Il Patriarca cita Andre Agassi, uno dei più grandi campioni di tennis di tutti i tempi, per riflettere sulla vita, sull’esperienza della malattia e sulla sanità.
Lo fa a Villa Salus, a Mestre, domenica 11 febbraio, durante la visita che compie all’ospedale retto dalle suore Mantellate Serve di Maria, in occasione della Giornata del Malato.
Non è consueto che un vescovo citi un grandissimo dello sport. Mons. Moraglia lo fa con il campione statunitense, numero 1 al mondo tra gli anni Novanta e gli anni Duemila. E la ragione è rilevante: «Cito una frase che mi ha colpito – afferma il Patriarca Francesco – e che Andre Agassi scrive nella sua biografia “Open”. Il libro è una critica feroce contro suo padre, un pugile che aveva combattuto anche alle Olimpiadi e che aveva deciso che uno dei suoi quattro figli avrebbe dovuto diventare campione per eccellenza. In effetti ci riuscì con il più piccolo, Andre. Ed è lui stesso che parla di una macchina inventata dal padre, il Drago, che buttava migliaia di palline alle quali il figlio doveva rispondere nel modo giusto. E quando questo non avveniva, il padre diventava un despota. Poi arriva il grande successo; eppure, questo tennista che in 21 anni di carriera ha guadagnato 181 milioni di dollari e che ha vinto tutti i tornei internazionali del Grande Slam, ad un certo punto scrive: “L’avevo dimenticato, ma è nei corridoi degli ospedali che si capisce davvero che cosa è la vita”».

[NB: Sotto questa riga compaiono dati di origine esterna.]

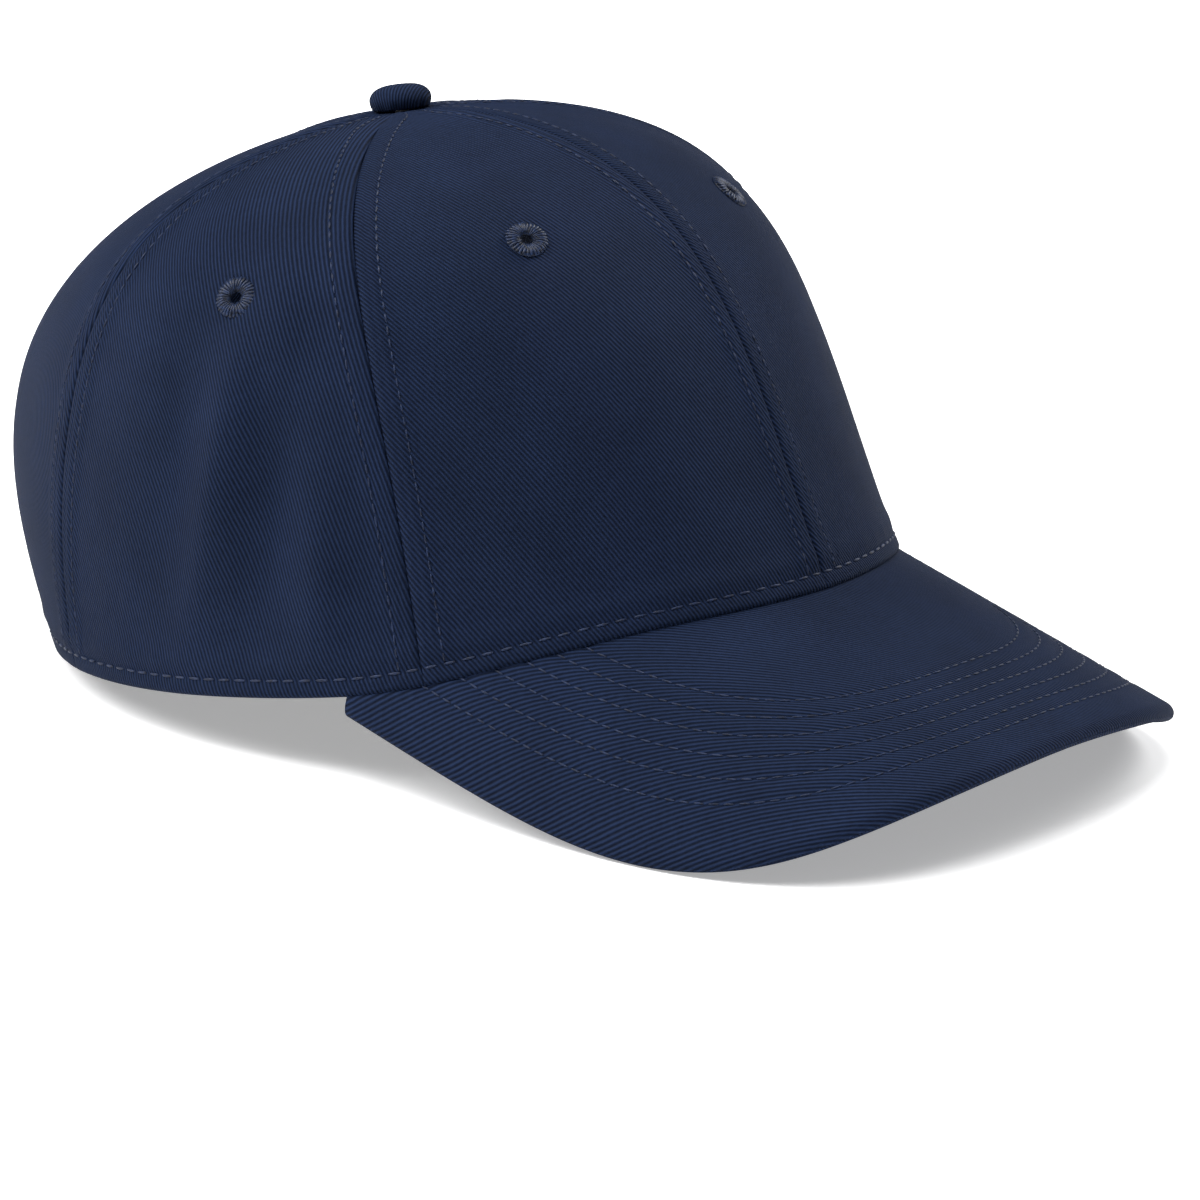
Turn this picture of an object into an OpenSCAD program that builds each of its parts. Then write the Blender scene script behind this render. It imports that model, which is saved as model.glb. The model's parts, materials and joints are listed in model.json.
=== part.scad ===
// Six-panel baseball cap with a curved peak, a top button and an adjustable back strap.
// It is designed level on the wearer's head and then tipped to the pose in which it rests
// on a table: on the drooping sides of the peak and on the back of the hem.
// Peak towards -Y, wearer's left towards +X, up +Z, origin under the middle of the cap.

/* [Crown] */
// Width of the head opening across the ears
crown_w = 176; // [150:1:212]
// Head opening from its widest line to the forehead
front_len = 103; // [86:1:124]
// Head opening from its widest line to the back
back_len = 89; // [76:1:107]
// Height of the crown's top above the ends of the peak
crown_h = 112; // [94:1:135]
// Thickness of the panel cloth
panel_t = 1.0; // [0.8:0.1:1.2]
// Angle from the forehead to the seam between front and side panel, at the hem
front_seam_angle = 58; // [52:1:62]
// Angle from the forehead to the seam between side and back panel, at the hem
back_seam_angle = 118; // [112:1:124]
// Rise of the hem at the middle of the back
hem_rise = 6.5; // [0:0.5:12]

/* [Lining] */
// Thickness of the buckram behind the front panels
stiffener_t = 0.7; // [0.4:0.1:0.9]
// Width of the tape over each seam
tape_w = 16; // [12:1:20]
// Thickness of the seam tape
tape_t = 0.7; // [0.4:0.1:0.9]
// Height of the sweatband
sweatband_h = 32; // [26:1:40]
// Thickness of the sweatband
sweatband_t = 1.8; // [1.2:0.1:2.4]

/* [Peak] */
// Width of the peak
peak_w = 166.5; // [150:0.5:172]
// Reach of the peak from its ends to its tip
peak_reach = 127; // [106:1:152]
// Angle from the forehead to each end of the peak
peak_span = 69.5; // [62:0.5:74]
// Downward slope of the peak against the level of the hem
peak_slope = 25.6; // [20:0.2:34]
// Height of the peak's arch from its sides to its middle line
peak_arch = 40; // [25:1:50]
// Share of the arch that bends close to the sides
peak_side_bend = 0.5; // [0.2:0.05:0.7]
// Thickness of the peak with its covers
peak_t = 4.1; // [3.6:0.1:5]
// Thickness of each peak cover
peak_cover_t = 0.9; // [0.6:0.1:1]

/* [Button and eyelets] */
// Diameter of the covered button
button_d = 13.6; // [11:0.1:16]
// Height of the covered button
button_h = 5.6; // [4.6:0.1:7]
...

Una frase così, detta da un grande campione, da un uomo allevato dal padre per vincere e per essere una macchina perfetta, fa risuonare meglio la verità: «Cioè il fatto – spiega mons. Moraglia – che noi comprendiamo che cosa è la nostra vita quando ci imbattiamo nei nostri limiti. Credo che questo valga anche per un medico: che è più medico quando si è imbattuto personalmente in situazioni in cui ha toccato con mano i limiti umani. È allora che alla competenza e all’efficienza si aggiunge l’umanità».

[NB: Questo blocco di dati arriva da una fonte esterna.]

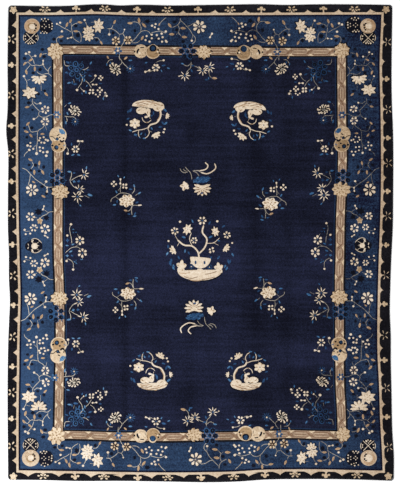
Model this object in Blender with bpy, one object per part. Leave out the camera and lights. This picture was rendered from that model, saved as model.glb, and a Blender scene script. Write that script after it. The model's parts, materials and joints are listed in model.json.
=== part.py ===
"""A Peking rug lying flat: a hand-knotted body of wool pile on a cotton foundation, with
slightly uneven sides and rounded corners, and the dark wool overcasting that finishes its two
long sides and its two ends. Metres, +Z up. The origin is on the floor under the middle of the
rug, +Y runs along its length and +X across its width."""

import math

import bpy
import numpy as np

# Driving dimensions.
WIDTH = 2.74
LENGTH = 3.39
THICKNESS = 0.010
CORNER_RADIUS = 0.022
OVERCAST_WIDTH = 0.007
OVERCAST_HEIGHT = 0.0085
PIECE_GAP = 0.0003

# How finely the outline follows its curve. The middle one of a corner's points is where the
# overcasting of a side meets that of an end.
STATION_SPACING = 0.055
CORNER_POINTS = 5

# The cut edge of the pile, from the floor up: how far in from the body's outline, and how high
# as a share of the thickness.
PILE_EDGE = {
    "inset": (0.0, 0.0, 0.0012, 0.0034),
    "height": (0.0, 0.72, 0.92, 1.0),
}

# Half of the overcasting's section, from the floor up, as shares of its width and height.
OVERCAST_SECTION = {
    "across": (0.28, 0.50, 0.50, 0.28),
    "up": (0.0, 0.26, 0.74, 1.0),
}

# How far each side strays from a straight line. "along" is measured from the middle of the side
# towards +Y or +X, and "out" is positive away from the rug.
RIGHT_SIDE = {
    "along": (-1.69, -1.52, -1.34, -1.05, -0.84, -0.66, -0.48)
    + (-0.30, -0.10, 0.10, 0.34, 0.80, 1.01, 1.69),
    "out": (0.010, 0.011, 0.0, -0.006, -0.011, -0.011, -0.018)
    + (-0.014, -0.007, 0.003, 0.006, 0.005, -0.003, 0.0),
}
FAR_END = {
    "along": (-1.37, -0.90, -0.78, -0.68, -0.58, -0.44, -0.20)
    + (0.0, 0.20, 0.43, 0.62, 0.75, 1.20, 1.37),
    "out": (-0.004, -0.004, 0.004, 0.005, -0.003, 0.002, -0.003)
    + (0.0, 0.003, 0.006, 0.001, 0.004, 0.004, 0.001),
}
LEFT_SIDE = {
    "along": (-1.69, -0.91, -0.73, -0.55, -0.41, -0.26, -0.05)
    + (0.06, 0.38, 0.67, 0.80, 0.93, 1.30, 1.69),
    "out": (-0.001, 0.002, -0.001, -0.008, -0.014, -0.007, -0.006)
    + (-0.001, 0.0, 0.0, 0.013, 0.004, 0.003, -0.003),
}
NEAR_END = {
    "along": (-1.37, -1.14, -0.86, -0.57, -0.28, 0.11)
    + (0.28, 0.46, 0.70, 1.00, 1.20, 1.37),
    "out": (-0.006, -0.004, 0.003, 0.002, 0.006, 0.011)
    + (0.006, -0.007, -0.011, -0.010, -0.005, 0.001),
}

NAVY_PILE = (0.012, 0.013, 0.035, 1.0)
BLACK_OVERCAST = (0.008, 0.008, 0.012, 1.0)


def smooth_offset(side, places):
    """How far out the side lies at each place: a cubic curve through the rows of its table,
    whose slope at a row is that between the row's two neighbours."""
    along = np.array(side["along"])
    out = np.array(side["out"])
    slope = np.gradient(out, along)
    row = np.clip(np.searchsorted(along, places) - 1, 0, len(along) - 2)
    span = along[row + 1] - along[row]
    t = (places - along[row]) / span
    share = t * t * (3 - 2 * t)
    start_bend = t * (1 - t) ** 2 * span * slope[row]
    end_bend = t * t * (t - 1) * span * slope[row + 1]
    return out[row] * (1 - share) + out[row + 1] * share + start_bend + end_bend


def stations(side_length):
    """Even places along a side, from its middle, between its two corners."""
    reach = side_length / 2 - CORNER_RADIUS
    return np.linspace(-reach, reach, round(2 * reach / STATION_SPACING) + 1)


def corner_arc(start, end, centre):
    """The points of a quarter round corner between the last point of one side and the first of
    the next, without those two."""
    angle = np.linspace(0, math.pi / 2, CORNER_POINTS + 2)[1:-1, None]
    return centre + np.cos(angle) * (start - centre) + np.sin(angle) * (end - centre)


def rug_outline():
    """The rug's whole outline, anticlockwise from the foot of its right side, with the middle of
    its box at the origin, and the places in it of the four corners' middles."""
    up, across = stations(LENGTH), stations(WIDTH)
    right = np.column_stack([WIDTH / 2 + smooth_offset(RIGHT_SIDE, up), up])
    far = np.column_stack([across, LENGTH / 2 + smooth_offset(FAR_END, across)])[::-1]
    left = np.column_stack([-WIDTH / 2 - smooth_offset(LEFT_SIDE, up), up])[::-1]
    near = np.column_stack([across, -LENGTH / 2 - smooth_offset(NEAR_END, across)])
    points, middles, count = [], [], 0
    for before, after, turns_off_a_side in (
        (right, far, True),
        (far, left, False),
        (left, near, True),
        (near, right, False),
    ):
        start, end = before[-1], after[0]
        centre = (end[0], start[1]) if turns_off_a_side else (start[0], end[1])
        arc = corner_arc(start, end, np.array(centre))
        points += [before, arc]
        middles.append(count + len(before) + CORNER_POINTS // 2)
        count += len(before) + len(arc)
    outline = np.vstack(points)
    box_middle = (outline.min(axis=0) + outline.max(axis=0)) / 2
    return outline - box_middle, middles


def outward_normals(points):
    """The unit normal at each point of a closed anticlockwise outline: its neighbours' chord
    turned a quarter turn to the right."""
    chord = np.roll(points, -1, axis=0) - np.roll(points, 1, axis=0)
    normal = np.column_stack([chord[:, 1], -chord[:, 0]])
    return normal / np.linalg.norm(normal, axis=1, keepdims=True)


def wool_material(name, colour):
    material = bpy.data.materials.new(name)
    material.use_nodes = True
    shader = material.node_tree.nodes["Principled BSDF"]
    shader.inputs["Base Color"].default_value = colour
    shader.inputs["Roughness"].default_value = 0.9
    shader.inputs["Metallic"].default_value = 0.0
    return material


def add_piece(name, vertices, faces, material):
    mesh = bpy.data.meshes.new(name)
    mesh.from_pydata(vertices.tolist(), [], faces)
    mesh.materials.append(material)
    mesh.validate()
    piece = bpy.data.objects.new(name, mesh)
    bpy.context.scene.collection.objects.link(piece)
    return piece


def skin(ring_count, around):
    """The quads that join each ring of points to the next, where the rings close on
    themselves."""
    quads = []
    for ring in range(ring_count - 1):
        for step in range(around):
            here, there = ring * around + step, ring * around + (step + 1) % around
            quads.append((here, there, there + around, here + around))
    return quads


def knotted_body(outline, normals):
    """The pile body: the outline, drawn in by the overcasting, raised through the rings of
    PILE_EDGE, and closed below and above by triangles that meet in the middle."""
    around = len(outline)
    start = OVERCAST_WIDTH + PIECE_GAP
    rings = []
    for inset, height in zip(PILE_EDGE["inset"], PILE_EDGE["height"]):
        floor_plan = outline - normals * (start + inset)
        rings.append(np.column_stack([floor_plan, np.full(around, height * THICKNESS)]))
    centres = np.array([[0.0, 0.0, 0.0], [0.0, 0.0, THICKNESS]])
    floor_centre = len(rings) * around
    top_ring = (len(rings) - 1) * around
    faces = skin(len(rings), around)
    for step in range(around):
        after = (step + 1) % around
        faces.append((after, step, floor_centre))
        faces.append((top_ring + step, top_ring + after, floor_centre + 1))
    return add_piece(
        "rug", np.vstack(rings + [centres]), faces, wool_material("navy_pile", NAVY_PILE)
    )


def overcast_edge(name, outline, normals, places, material):
    """One side's overcasting: its section, two mirrored halves, carried along the part of the
    outline that the places name. Its ends stop half a gap short of the corner's middle."""
    across = np.array(OVERCAST_SECTION["across"]) * OVERCAST_WIDTH
    up = np.array(OVERCAST_SECTION["up"]) * OVERCAST_HEIGHT
    section_out = np.concatenate([across, -across[::-1]]) - OVERCAST_WIDTH / 2
    section_up = np.concatenate([up, up[::-1]])
    path, sideways = outline[places].copy(), normals[places]
    for end, inner in ((0, 1), (-1, -2)):
        back = path[inner] - path[end]
        path[end] += back / np.linalg.norm(back) * PIECE_GAP / 2
    around = len(section_out)
    floor_plan = path[:, None, :] + sideways[:, None, :] * section_out[None, :, None]
    heights = np.broadcast_to(section_up[None, :, None], (len(path), around, 1))
    vertices = np.concatenate([floor_plan, heights], axis=2).reshape(-1, 3)
    last = (len(path) - 1) * around
    faces = [tuple(reversed(quad)) for quad in skin(len(path), around)]
    faces.append(tuple(range(around)))
    faces.append(tuple(last + step for step in reversed(range(around))))
    return add_piece(name, vertices, faces, material)


def clear_scene():
    for item in list(bpy.data.objects):
        bpy.data.objects.remove(item, do_unlink=True)


def build():
    clear_scene()
    outline, middles = rug_outline()
    normals = outward_normals(outline)
    knotted_body(outline, normals)
    overcast_wool = wool_material("black_overcast", BLACK_OVERCAST)
    names = ("overcast_far", "overcast_left", "overcast_near", "overcast_right")
    for corner, name in enumerate(names):
        first, last = middles[corner], middles[(corner + 1) % len(middles)]
        count = (last - first) % len(outline) + 1
        places = (first + np.arange(count)) % len(outline)
        overcast_edge(name, outline, normals, places, overcast_wool)


build()
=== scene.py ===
# %% [markdown]
# # A Peking rug, from bare frame to finished pile
# A Peking rug is knotted row by row in wool on cotton warps and then shorn level. Its pattern
# is only a change of yarn from knot to knot, and its flowers are often sheared a little proud.
# This lesson follows the knotter: first the ground with its borders, then the guard stripe,
# the flowers, the roundels, and last the overcast edges. Each step is its own short cell.

import json
import math
from collections import namedtuple

import bpy
import numpy as np
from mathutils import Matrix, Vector

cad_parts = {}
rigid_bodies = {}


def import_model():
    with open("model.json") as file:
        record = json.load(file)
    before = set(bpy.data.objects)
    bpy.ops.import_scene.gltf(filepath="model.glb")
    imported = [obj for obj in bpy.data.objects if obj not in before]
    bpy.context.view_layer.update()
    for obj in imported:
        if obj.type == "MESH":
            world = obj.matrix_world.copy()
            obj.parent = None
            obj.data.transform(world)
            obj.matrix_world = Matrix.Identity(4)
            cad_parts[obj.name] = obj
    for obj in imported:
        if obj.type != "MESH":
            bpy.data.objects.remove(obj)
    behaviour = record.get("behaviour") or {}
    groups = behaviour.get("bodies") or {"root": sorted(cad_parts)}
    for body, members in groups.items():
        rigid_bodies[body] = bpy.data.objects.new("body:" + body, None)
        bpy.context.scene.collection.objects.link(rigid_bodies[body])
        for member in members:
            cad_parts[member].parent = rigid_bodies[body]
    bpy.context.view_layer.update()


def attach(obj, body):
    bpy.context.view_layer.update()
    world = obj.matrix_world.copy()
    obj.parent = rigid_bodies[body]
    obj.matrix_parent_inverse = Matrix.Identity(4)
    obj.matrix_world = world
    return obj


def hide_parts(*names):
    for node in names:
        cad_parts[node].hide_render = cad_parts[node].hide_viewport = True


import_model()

# %% [markdown]
# ## The knotter's chart
# A knotter reads the pattern from a chart of squares pinned above the loom. Here one square is
# 7.12 mm, and a place is given in squares across and down from the chart's far left corner.
# Turning squares into metres in one function keeps every later drawing free of conversions.
# Tables are written as plain text, as a knotter notes them, and read by two small functions.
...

In questo senso, la consapevolezza del limite non riduce valore, ma ne aggiunge, all’opera del medico e dell’operatore sanitario: «La medicina, che ha fatto enormi progressi, se vuole essere umana e non vuole inseguire sogni che si trasformano in incubi, deve sapere che, oltre ad essere una scienza, è anche un accompagnamento e, se la parola è intesa bene, è un’arte. L’arte, cioè, di chi si prende cura del malato e molte volte lo guarisce, ma altre volte sa che lo potrà solo accompagnare. E guai se lo facesse con meno entusiasmo e forza di chi sa, invece, di poter guarire».
E questo perché – sottolinea il Patriarca – la vita umana, «a differenza di quanto dice la cultura dell’efficientismo, del successo e dei risultati, ha un senso e un valore da scoprire e realizzare anche quando prende la forma della sofferenza. Una sofferenza non certo ricercata, ma affrontata e condivisa, affinché la nostra società e cultura mantengano un volto umano». Proprio quello che Andre Agassi ha mostrato d’aver capito con una frase della sua biografia.
Dopo la riflessione, contenuta nell’omelia della Messa celebrata nella cappella dell’ospedale, il Patriarca ha visitato i reparti di Villa Salus, salutando le persone ospiti e intrattenendosi con medici, infermieri e personale della struttura.